Hand, foot, and mouth disease in Child
HFMD is highly contagious and commonly transmitted in day care centers, schools, summer camps, and hospitals. Transmission of HFMD occurs via the fecal-oral route and through secretions, including secretions of vesicular fluid and nasal / oral fluid. Following infection, individuals can shed the virus via gastrointestinal passage for 4-6 weeks or via the upper respiratory tract for 3 weeks. Outbreaks usually occur from June to October.

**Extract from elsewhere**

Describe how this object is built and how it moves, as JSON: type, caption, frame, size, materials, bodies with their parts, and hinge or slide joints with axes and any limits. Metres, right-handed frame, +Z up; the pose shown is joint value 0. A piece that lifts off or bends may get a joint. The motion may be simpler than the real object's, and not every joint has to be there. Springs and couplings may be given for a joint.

The incubation period for the virus is approximately 3-6 days.
HFMD primarily affects children, but adults can also develop the disease. Prodromal symptoms may include fever, abdominal pain, fussiness, emesis, and diarrhea. The typical course of infection starts with a mild fever, sore throat and mouth, cough, headache, malaise, diarrhea / vomiting, and occasional arthralgias. One to two days after the start of systemic symptoms, small oral macules can develop into vesicles and ultimately ulcerate. Lesions then develop on the hands, feet, and groin and can eventually become more widespread. Patients may have associated submandibular and cervical lymphadenopathy.
Coxsackievirus A6 (CV-A6) may cause atypical HFMD where more extensive vesicle formation, including on the forearms and in the perioral area, is seen. "Tomato flu" is an atypical presentation of HFMD that has been noted to occur in children in Kerala, India. Tense vesicles of differing sizes are seen on the extremities, including palms and soles. Oral lesions may occur. Coxsackievirus A16 (CV-A16) has been isolated in 2 known cases.

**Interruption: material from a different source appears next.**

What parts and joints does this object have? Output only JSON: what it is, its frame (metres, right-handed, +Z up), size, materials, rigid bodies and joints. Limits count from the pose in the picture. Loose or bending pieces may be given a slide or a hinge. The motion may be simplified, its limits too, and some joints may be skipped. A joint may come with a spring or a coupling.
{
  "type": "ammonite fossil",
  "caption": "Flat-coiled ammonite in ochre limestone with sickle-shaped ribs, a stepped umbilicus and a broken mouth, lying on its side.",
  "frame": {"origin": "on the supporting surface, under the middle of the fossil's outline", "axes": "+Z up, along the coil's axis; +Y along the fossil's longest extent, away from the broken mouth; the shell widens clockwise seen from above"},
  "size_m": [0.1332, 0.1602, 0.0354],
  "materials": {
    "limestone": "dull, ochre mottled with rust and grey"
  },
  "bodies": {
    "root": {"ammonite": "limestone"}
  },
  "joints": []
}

HFMD from enterovirus A71 (EV-A71) can result in uncommon, severe sequelae, including encephalitis, interstitial pneumonia, flaccid paralysis, myocarditis, heart failure, meningoencephalitis, pancreatitis, conjunctival ulceration, and spontaneous abortion. Lesions are more likely to present on atypical sites such as the face, scalp, and ankles or diffusely on the whole body. Some patients may develop persistent myalgia / arthralgia. Complications are more severe under the age of 1 or with EV-A71 infection.
Eczema coxsackium refers to the spread of a coxsackie viral exanthem in an underlying rash, most commonly atopic dermatitis. Widespread vesicles may be seen more frequently in this setting.
B08.4 – Enteroviral vesicular stomatitis with exanthem
266108008 – Hand foot and mouth disease
- Varicella – Vesicles develop from papules in crops over face, trunk, and extremities.
- Dyshidrotic dermatitis – Typically, chronic dermatitis that presents as deep-seated, very pruritic vesicles involving the sides of the fingers.
- Gianotti-Crosti syndrome – Symmetrically distributed monomorphous, pink-brown, flat-topped papules or papulovesicles 1-10 mm in diameter on the face, extensor limbs, and buttocks.
- Erythema multiforme – Target lesions seen on palms or extensor extremities. Patients can have co-existing herpes labialis.
- Monkeypox – Umbilicated vesicles and pustules that may be localized or scattered and generalized.
- Primary herpes gingivostomatitis – 2-4 mm vesicles, erosions, or ulcers are scattered broadly over the area of primary infection or they may coalesce. Cutaneous findings are absent.
- Herpangina – Almost identical to HMFD in systemic presentation with a flu-like illness and mouth ulcers, but herpangina does not exhibit vesicles on the palms, soles, digits, and other skin sites.
- Aphthous ulcers – Painful, shallow ulcers on a grayish base without vesicle formation.
- Streptococcal throat infection
- Oral candidiasis
- Meningococcemia – Purpura and pustules.
- Rocky Mountain spotted fever – Purpura, lesions are not vesicular or eroded.
- Subacute bacterial endocarditis – Purpura.
- Leukocytoclastic vasculitis – Rare on the palms.